The central core checks the seepage. The transition zone prevents piping through cracks which may develop in the core. The outer zone gives stability to the central impervious fill and also distribute the load over a large area of foundations.
This type of embankments are widely constructed and then materials of the zones are selected depending upon their availabilities. Clay, inspite of it being highly impervious, may not make the best core, if it shrinks and swells too much. Due to this reason, clay is sometimes mixed with fine sand or fine gravel, so as to use it as the most suitable material for the central impervious core. Silts or silty clays may be used as the satisfactory central core materials. Freely draining materials, such as coarse sands and gravels, are used in the outer shell.
Transition filters are provided between the inner zone and the outer zone, as shown in figure. This type of transition filters are always provided, wherever there is an abrupt change of permeability from one zone to the other.

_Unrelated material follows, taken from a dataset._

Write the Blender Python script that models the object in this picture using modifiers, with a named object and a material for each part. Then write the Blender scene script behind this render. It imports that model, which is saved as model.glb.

(3) Diaphragm Type Embankments:
Diaphragm type embankments have a thin impervious core, which is surrounded by earth or rock fill. The impervious other material. It acts as a water barrier to prevent seepage through the dam. The diaphragm may be placed either at the centre as a central vertical core or at the upstream face as a blanket. The diaphragm must also be tied to the bed rock or to a very impervious foundation material, if excessive under seepage through the existing previous foundations has to be avoided.
The diaphragm type of embankments are differentiated from zoned embankments, depending upon the thickness of the core. If the thickness of the diaphragm at any elevation is less than 10 metres or less than the height of the embankment above the corresponding elevation, the dam embankment is considered to be of 'Diaphragm Type'. But if the thickness equals or exceeds these limits, it is considered to be of zoned embankment type.